Notes on linguistics

Feb 23, 2017 10:53


I recently read John McWhorter's new book, Words on the Move: why English won't - and can't - sit still (like, literally). If you have any interest in words and language, I highly recommend pretty much anything he's done - besides books, he's now doing the Lexicon Valley podcast. (His lecture series for The Great Courses are all fabulous, as well.)

He's the person who single-handedly changed me from a staunch prescriptivist into a mostly descriptivist, which is saying something.

I wanted to make notes of a few things from this book, and I thought I might as well share them here. Randomness follows:

Merry, pretzel, and bra all came from the same original word. I wish I could include the whole explanation here, but it involves way too much typing. But from Proto-Indo-European down through Latin and then Old High German, the explanation makes sense.

Talking about turning verbs into nouns: they do actually become different words with (sometimes subtle) different shades of meaning. An "epic fail" means something different than an "epic failure."

"In the same way, we must expect that designations for various groups will turn over regularly: the linguist and psychologist Steven Pinker has perfectly titled this 'the euphemism treadmill.'" So for example, the correct, kind way to refer to a person with a disability used to be cripple. But after a certain amount of use, that word became associated with the "kind of ridicule tragically common among members of our species," and handicapped was chosen as the kinder alternative. "But while words change, people don't," and soon that became an unpleasant word as well, and we moved to disabled, then differently abled ... which will soon become tainted, and we'll find yet another word.

"And here's the rub: since words cannot help drifting in their meanings, we need not worry that people are deliberately keeping us off guard or are given to indecision. The euphemism treadmill must be accepted as an inevitable and unexceptionable result of what a word is: not only a bundle of sounds linked to a meaning, but also one that naturally piles up with implications over time because it is used by human beings living lives."

Then there's the idea that compound words are not really two words joined together, but a completely new word created out of two words. A black board is different from a blackboard, for example, and part of that is because of backshift (itself a compound word!)
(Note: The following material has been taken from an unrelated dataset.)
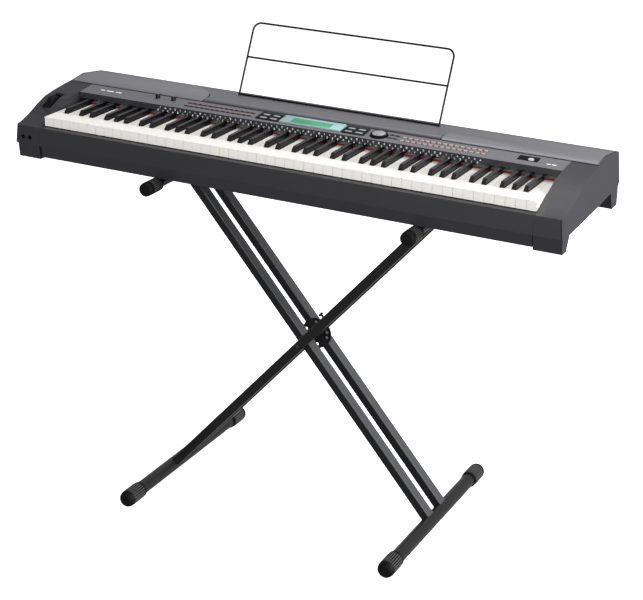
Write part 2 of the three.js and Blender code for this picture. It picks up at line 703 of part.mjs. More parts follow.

Backshift is when the the emphasis changes - it happened when sus-PECT (a verb) became SUS-pect (a noun.) We automatically and mostly unconciously know that to noun a verb, you change the emphasis. (See also rebel and record.) This happens with compound words too: a black BOARD is different from a BLACKboard.

And all this explains why I habitually find myself typing "icecream" instead of "ice cream" and why we say ICE cream, not ice CREAM.